III. A Generation of Peace: 85 AC. It is almost forty years since the last flashpoint, and the home House is experiencing a time of peace and prosperity. This would be a short flashpoint, mostly to focus on the home Domain, advance characters and introduce new ones.
IV. The Rise of the Three Daughters: 96 AC. Eleven years later, House Targaryen calls on the lords of Westeros – including the home House – to send their forces against the unified Triarchy, as the new alliance of Myr, Lys, and Tyrosh was called. This flashpoint is split between the embattled military forces of the House away at war, and those who are left behind struggling to make do with a bare minimum of defensive troops.

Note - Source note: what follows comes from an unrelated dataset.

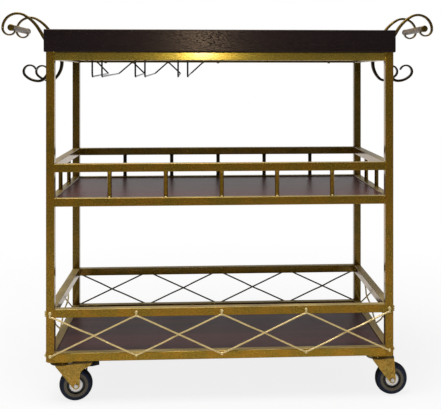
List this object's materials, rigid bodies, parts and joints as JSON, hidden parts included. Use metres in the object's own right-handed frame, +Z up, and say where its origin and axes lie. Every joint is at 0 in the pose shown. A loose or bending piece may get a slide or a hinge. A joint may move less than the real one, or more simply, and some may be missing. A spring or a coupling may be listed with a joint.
{
  "type": "bar cart",
  "caption": "Rolling bar cart: a square-tube frame with railed shelves, a wooden tray top, scroll handles, a stemware rack and swivel casters.",
  "frame": {"origin": "on the floor, under the middle of the cart", "axes": "+X along the cart's length to the right, +Y to the rear, +Z up; the front faces -Y"},
  "size_m": [1.0586, 0.41, 0.9066],
  "materials": {
    "gold_paint": "satin antique gold spray paint",
    "tray_wood": "dark espresso stain, satin",
    "shelf_wood": "reddish brown walnut laminate, semi-gloss",
    "steel": "zinc plated steel",
    "chrome": "bright nickel plating",
    "hub_plastic": "white nylon",
    "tread_rubber": "matt grey and navy rubber",
    "pedal_plastic": "black moulded plastic"
  },
  "bodies": {
    "frame": {"balusters": "gold_paint", "caster_bolts": "steel", "handle_caps": "gold_paint", "handle_grip_left": "gold_paint", "handle_grip_right": "gold_paint", "handle_scrolls_left": "gold_paint", "handle_scrolls_right": "gold_paint", "kingpins": "steel", "lattice_long": "gold_paint", "lattice_short": "gold_paint", "lattice_studs": "gold_paint", "leg_front_left": "gold_paint", "leg_front_right": "gold_paint", "leg_rear_left": "gold_paint", "leg_rear_right": "gold_paint", "lower_guard_front": "gold_paint", "lower_guard_rear": "gold_paint", "lower_guard_sides": "gold_paint", "lower_rail_front": "gold_paint", "lower_rail_rear": "gold_paint", "lower_rail_sides": "gold_paint", "lower_shelf_board": "shelf_wood", "middle_guard_front": "gold_paint", "middle_guard_rear": "gold_paint", "middle_guard_sides": "gold_paint", "middle_rail_front": "gold_paint", "middle_rail_rear": "gold_paint", "middle_rail_sides": "gold_paint", "middle_shelf_board": "shelf_wood", "shelf_screws": "steel", "shelf_tabs": "gold_paint", "stemware_rack": "gold_paint", "swivel_balls": "steel", "swivel_plates": "gold_paint", "top_rail_front": "gold_paint", "top_rail_rear": "gold_paint", "top_rail_sides": "gold_paint", "tray_base": "tray_wood", "tray_rims": "tray_wood", "tray_screws": "steel"},
    "front_left_caster": {"front_left_fork": "gold_paint", "front_left_axle": "chrome", "front_left_brake_pin": "gold_paint"},
    "front_left_wheel_set": {"front_left_wheel": "hub_plastic", "front_left_tyre": "tread_rubber"},
    "front_left_brake": {"front_left_brake_pedal": "pedal_plastic"},
    "front_right_caster": {"front_right_fork": "gold_paint", "front_right_axle": "chrome"},
    "front_right_wheel_set": {"front_right_wheel": "hub_plastic", "front_right_tyre": "tread_rubber"},
    "rear_left_caster": {"rear_left_fork": "gold_paint", "rear_left_axle": "chrome", "rear_left_brake_pin": "gold_paint"},
    "rear_left_wheel_set": {"rear_left_wheel": "hub_plastic", "rear_left_tyre": "tread_rubber"},
    "rear_left_brake": {"rear_left_brake_pedal": "pedal_plastic"},
    "rear_right_caster": {"rear_right_fork": "gold_paint", "rear_right_axle": "chrome"},
    "rear_right_wheel_set": {"rear_right_wheel": "hub_plastic", "rear_right_tyre": "tread_rubber"}
  },
  "joints": [
    {"name": "front_left_swivel", "type": "hinge", "parent": "frame", "child": "front_left_caster", "pos_m": [-0.369, -0.169, 0.0925], "axis": [0, 0, 1], "continuous": true},
    {"name": "front_left_roll", "type": "hinge", "parent": "front_left_caster", "child": "front_left_wheel_set", "pos_m": [-0.33731, -0.16455, 0.038], "axis": [-0.1392, 0.9903, 0], "continuous": true},
    {"name": "front_left_brake_press", "type": "hinge", "parent": "front_left_caster", "child": "front_left_brake", "pos_m": [-0.31355, -0.16121, 0.0825], "axis": [-0.1392, 0.9903, 0], "range_deg": [0, 12]},
    {"name": "front_right_swivel", "type": "hinge", "parent": "frame", "child": "front_right_caster", "pos_m": [0.369, -0.169, 0.0925], "axis": [0, 0, 1], "continuous": true},
    {"name": "front_right_roll", "type": "hinge", "parent": "front_right_caster", "child": "front_right_wheel_set", "pos_m": [0.401, -0.169, 0.038], "axis": [0, 1, 0], "continuous": true},
    {"name": "rear_left_swivel", "type": "hinge", "parent": "frame", "child": "rear_left_caster", "pos_m": [-0.369, 0.169, 0.0925], "axis": [0, 0, 1], "continuous": true},
    {"name": "rear_left_roll", "type": "hinge", "parent": "rear_left_caster", "child": "rear_left_wheel_set", "pos_m": [-0.337, 0.169, 0.038], "axis": [0, 1, 0], "continuous": true},
    {"name": "rear_left_brake_press", "type": "hinge", "parent": "rear_left_caster", "child": "rear_left_brake", "pos_m": [-0.313, 0.169, 0.0825], "axis": [0, 1, 0], "range_deg": [0, 12]},
    {"name": "rear_right_swivel", "type": "hinge", "parent": "frame", "child": "rear_right_caster", "pos_m": [0.369, 0.169, 0.0925], "axis": [0, 0, 1], "continuous": true},
    {"name": "rear_right_roll", "type": "hinge", "parent": "rear_right_caster", "child": "rear_right_wheel_set", "pos_m": [0.401, 0.169, 0.038], "axis": [0, 1, 0], "continuous": true}
  ]
}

V. The Great Council: 101 AC. Five years later, all the Houses of Westeros are called to Harrenhal for an unprecedented event: a Great Council, called by the Targaryens when there are nine claimants to the throne, none with claims superior to one another, and the very real possibility of civil war in Westeros. The extensive intrigues and politicking here should range from the long-reaching (does the home House support the same candidates as their liege lords?) to the very personal (such a gathering being the perfect opportunity for rival Houses to show up the home House, or for new rivalries and alliances to form).
VI. The Red Spring: 120 AC. Four great tragedies mar this year for House Targearyen, and where the dragons go, others follow. Misfortune strikes the home House and its Domain, and there seems to be great unrest in the realm where the home House is based. Perhaps an unfortunate or suspicious succession with their direct liege lords, or rivals seek to take advantage of bad harvests or sudden drops in trade revenues.
VII. The Dance of the Dragons: 130 AC. It is ten years later, and the Seven Kingdoms are on the verge of civil war, as the Targaryen succession is once again cast in question. Factions in the Great Houses develop, and with their focus elsewhere, rivals seek to take advantage of the chaos to suit their own ends – or to get their own vengeance.